## Task
Return the first line, the line containing "dish_depth = 0.5", and every line between them, exactly as they stand.

BEGIN Data lines

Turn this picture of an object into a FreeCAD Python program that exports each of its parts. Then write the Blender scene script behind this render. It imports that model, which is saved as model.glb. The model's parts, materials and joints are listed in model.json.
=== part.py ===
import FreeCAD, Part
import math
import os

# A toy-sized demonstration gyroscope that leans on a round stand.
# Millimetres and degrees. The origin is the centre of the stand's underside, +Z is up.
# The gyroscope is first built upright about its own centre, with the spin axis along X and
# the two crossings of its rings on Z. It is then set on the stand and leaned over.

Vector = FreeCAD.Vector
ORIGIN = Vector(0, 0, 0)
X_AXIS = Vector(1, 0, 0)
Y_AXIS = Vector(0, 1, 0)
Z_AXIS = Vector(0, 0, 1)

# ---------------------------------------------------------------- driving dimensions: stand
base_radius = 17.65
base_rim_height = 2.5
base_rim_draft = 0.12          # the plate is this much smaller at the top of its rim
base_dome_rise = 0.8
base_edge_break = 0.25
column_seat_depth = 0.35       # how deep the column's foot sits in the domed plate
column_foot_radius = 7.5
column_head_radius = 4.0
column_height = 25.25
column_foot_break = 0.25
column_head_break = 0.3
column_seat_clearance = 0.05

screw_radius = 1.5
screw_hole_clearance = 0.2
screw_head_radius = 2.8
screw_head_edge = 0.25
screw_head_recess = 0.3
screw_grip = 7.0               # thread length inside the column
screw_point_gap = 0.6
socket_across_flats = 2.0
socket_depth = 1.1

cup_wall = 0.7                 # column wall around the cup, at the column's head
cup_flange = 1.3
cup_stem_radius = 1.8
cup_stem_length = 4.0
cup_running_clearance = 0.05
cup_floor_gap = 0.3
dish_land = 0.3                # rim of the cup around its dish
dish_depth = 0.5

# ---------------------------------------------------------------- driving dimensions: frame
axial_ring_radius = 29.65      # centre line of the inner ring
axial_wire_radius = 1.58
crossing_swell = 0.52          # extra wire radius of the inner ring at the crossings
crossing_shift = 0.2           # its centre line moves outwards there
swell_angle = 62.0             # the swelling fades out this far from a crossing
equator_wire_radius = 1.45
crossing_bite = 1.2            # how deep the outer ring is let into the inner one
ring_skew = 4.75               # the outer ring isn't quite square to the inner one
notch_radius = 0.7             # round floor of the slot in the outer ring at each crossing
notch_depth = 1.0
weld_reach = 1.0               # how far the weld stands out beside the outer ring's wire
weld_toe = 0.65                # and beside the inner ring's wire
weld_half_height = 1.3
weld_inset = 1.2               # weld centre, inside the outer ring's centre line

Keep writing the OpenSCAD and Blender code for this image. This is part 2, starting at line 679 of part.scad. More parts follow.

END Data lines

## Full output
Turn this picture of an object into a FreeCAD Python program that exports each of its parts. Then write the Blender scene script behind this render. It imports that model, which is saved as model.glb. The model's parts, materials and joints are listed in model.json.
=== part.py ===
import FreeCAD, Part
import math
import os

# A toy-sized demonstration gyroscope that leans on a round stand.
# Millimetres and degrees. The origin is the centre of the stand's underside, +Z is up.
# The gyroscope is first built upright about its own centre, with the spin axis along X and
# the two crossings of its rings on Z. It is then set on the stand and leaned over.

Vector = FreeCAD.Vector
ORIGIN = Vector(0, 0, 0)
X_AXIS = Vector(1, 0, 0)
Y_AXIS = Vector(0, 1, 0)
Z_AXIS = Vector(0, 0, 1)

# ---------------------------------------------------------------- driving dimensions: stand
base_radius = 17.65
base_rim_height = 2.5
base_rim_draft = 0.12          # the plate is this much smaller at the top of its rim
base_dome_rise = 0.8
base_edge_break = 0.25
column_seat_depth = 0.35       # how deep the column's foot sits in the domed plate
column_foot_radius = 7.5
column_head_radius = 4.0
column_height = 25.25
column_foot_break = 0.25
column_head_break = 0.3
column_seat_clearance = 0.05

screw_radius = 1.5
screw_hole_clearance = 0.2
screw_head_radius = 2.8
screw_head_edge = 0.25
screw_head_recess = 0.3
screw_grip = 7.0               # thread length inside the column
screw_point_gap = 0.6
socket_across_flats = 2.0
socket_depth = 1.1

cup_wall = 0.7                 # column wall around the cup, at the column's head
cup_flange = 1.3
cup_stem_radius = 1.8
cup_stem_length = 4.0
cup_running_clearance = 0.05
cup_floor_gap = 0.3
dish_land = 0.3                # rim of the cup around its dish
dish_depth = 0.5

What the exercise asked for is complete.